Mahisha: I hear three common concerns for all three of your girls — dryness, frizz, and breakage. The way to battle all three is to moisturize their hair daily. I would recommend Curly Girl Potion for your oldest and youngest and Moist Curls moisturizer for your middle angel. Also, their hair care regimen is very important. Shampoo your 11- and 2-year-olds’ hair once a week max! If needed, do a conditioning rinse in the middle of the week. Your 3-year-old, based on what I gather about her hair texture, can be shampooed once every three to four days with a moisture-packed shampoo.

Regarding styling, girls and ponytails seem to go hand and hand. Here are a few tips to avoid pigtail disasters. Do not use rubber bands to secure her pony tails. Instead use elastics and covered bands without metal connectors. Rubber bands can cause undue breakage and damage. ALWAYS remove the ponytail holders before bed time.
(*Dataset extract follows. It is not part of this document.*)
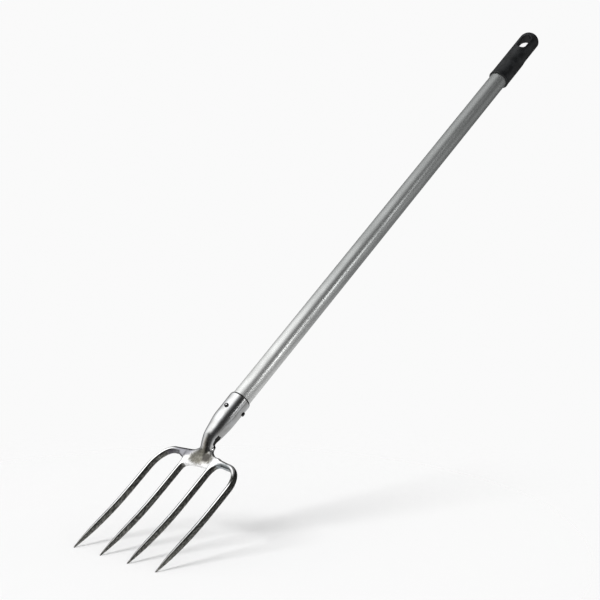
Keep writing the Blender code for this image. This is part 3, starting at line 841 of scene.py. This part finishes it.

Make sure you braid (or twist) the hair completely, all the way to the ends. Exposing the ends to environmental elements will guarantee split ends. I recommend adding a coat of conditioner to the ends before braiding for extra protection. Remember, the ends are the oldest and most fragile part of the hair. They require extra attention. Also, review my answers to all of the previous questions for further insight.

Regarding regular trims, not all African-American stylists are against cutting hair. However, I would advise you to look for a stylist who you feel comfortable with and trust with caring for your angels’ tresses, regardless of ethnicity. My stylist is Caucasian, and I love the way she cuts my hair. NaturallyCurly.com has a salon finder with salons in most, if not all, major U.S. cities, complete with curly girl reviews. This is a great starting place!